Fay adopts the position of John.
Applicable Legal Principles
O 67Br 9 RSC provides:
(1)This rule applies if an application for permission is made in writing to the Court under rule 11.
(2)This rule must be read with rule 13.
(3)The Court must give permission if satisfied -
(a)the application –
i.relates to information or a record or other thing that was considered by the Court in the proceeding to which the application relates; or
ii.relates to the transcript of the whole or a part of a hearing in that proceeding that the applicant was entitled to attend; and
(b)the application does not relate to an audio or audio‑visual recording of a hearing in that proceeding; and
(c)the application relates to information or a record or other thing that was considered by the Court in that proceeding but was not admitted into evidence or was struck out – that giving permission would not prejudice or adversely affect any person; and
(d)that giving permission would not breach –
i.Any legislation; or
ii.An order made by a court in Australia; and
(e)the arrangements necessary to give the applicant access would not –
i.be unreasonably expensive or time consuming for the Court or a party; or
ii.unduly impede the efficient conduct of the proceeding; and
(f)there is no other good reason to refuse the application.
(4)If the application does not relate to information or other thing referred to in subrule 3(a) or to a recording referred to in subrule 3(b), the Court may give permission if satisfied -
(a)as to the matters referred to in subrule 3(d) to (f); and
(b)there is a good reason to do so.
The witness outlines have not been yet been considered by the court in these proceedings. This is a requirement in order for the request for access to be granted pursuant to O 67B r 9(3) RSC. Therefore, the application falls to be considered pursuant to O 67B r 9(4) RSC.

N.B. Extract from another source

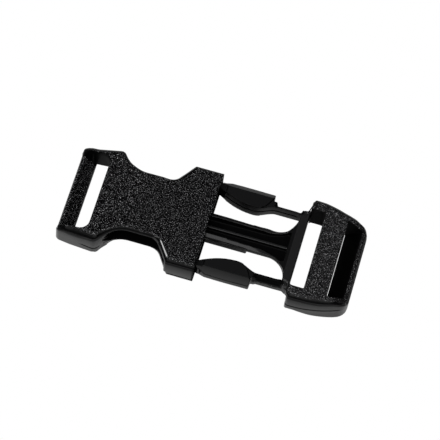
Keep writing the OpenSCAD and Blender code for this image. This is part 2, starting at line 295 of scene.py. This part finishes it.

In order for access to be granted pursuant to O 67B r 9(4), not only must there be no good reason to refuse the application, there is a positive obligation on Shana and Nerida to satisfy the court that there is a good reason to permit access to the witness outlines.
Given Shana and Nerida must satisfy the court that there is a good reason to grant access to the witness outlines, I will determine this issue at the outset. It is only if I am satisfied that there is a good reason to grant access that I then need to consider whether there is an overriding good reason to refuse access. In the absence of a good reason to permit access to the witness outlines, the application must be refused.
Is there a good reason to grant access to the witness outlines?
I have previously made a finding (as Acting Master) that there may be overlapping factual issues and issues as to credibility of witnesses in these proceedings and the Oppression Proceedings. It was for these reasons that I granted access Shana and Nerida access to the pleadings in these proceedings.[6]
[6] Lee v Australian Executors Trustees Ltd as trustee of the estate of the late Ronald William Lee [64].
I have also previously held that, although there may be factual overlap and issues of credibility:
(a)Shana and Nerida do not hold any proprietary interest in the Farm which means that the trial judge is not required to consider their interests by virtue of their status as beneficiaries of Ron's estate;[7] and
(b)AET is a professional administrator who was appointed as a result of action commenced by Shana and Nerida. Shana and Nerida, as beneficiaries of Ron's estate, have rights to seek review of the administrator's acts omissions and decisions pursuant to s 94 of the Trustees Act 1962 (WA).[8]
[7] Lee v Australian Executors Trustees Ltd as trustee of the estate of the late Ronald William Lee [53].
[8] Lee v Australian Executors Trustees Ltd as trustee of the estate of the late Ronald William Lee [55].
Given that AET has elected not to adduce evidence from Shana and Nerida, it follows that a professional independent party has formed the view that they do hold any evidence that is relevant to these proceedings. I do not accept that the Harman principle operates to preclude AET from obtaining relevant evidence from Shana and Nerida – the pleadings define the matters in issue and it was for that reason that Shana and Nerida were previously granted access to the pleadings. The content of the witness outlines does not determine what matters are in issue in these proceedings.
I do not agree with Shana and Nerida's submission that there is a real risk of inconsistent findings of fact and credibility between these proceedings and the Oppression Proceedings. Both actions are being heard by his Honour Justice Kenneth Martin. In addition, there are currently no orders of this court which would restrict Shana and Nerida from attending the trial in these proceedings and/or obtaining a copy of the transcript of John and Fay's evidence.
Shana and Nerida place particular reliance upon the recent proposed settlement of these proceedings and the necessity of them having access to the witness outlines in order to make a decision about consenting to that settlement or defending the Directions Proceedings. These are good reasons, they say, to permit access to the witness outlines.
I do not accept that these are good reasons for Shana and Nerida to have access to the witness outlines. It is merely a speculative assertion that they need to review the witness outlines– an assertion that can be made in the Directions Proceedings if they consider that to have merit and a real impact upon their defence of the Directions Proceedings.
Shana and Nerida have not satisfied me that there is any good reason to grant them access to the witness outlines. In the absence of a good reason to grant access, the requirements of O 67B r 9(4) have not been met. I do not need to consider whether there is no other good reason to refuse the application.
Shana and Nerida's application for access to the witness outlines is dismissed. The parties are directed to confer in relation to costs and file consent orders. In the event that consent orders cannot be agreed, each party is directed to file a minute of proposed orders.
I certify that the preceding paragraph(s) comprise the reasons for decision of the Supreme Court of Western Australia.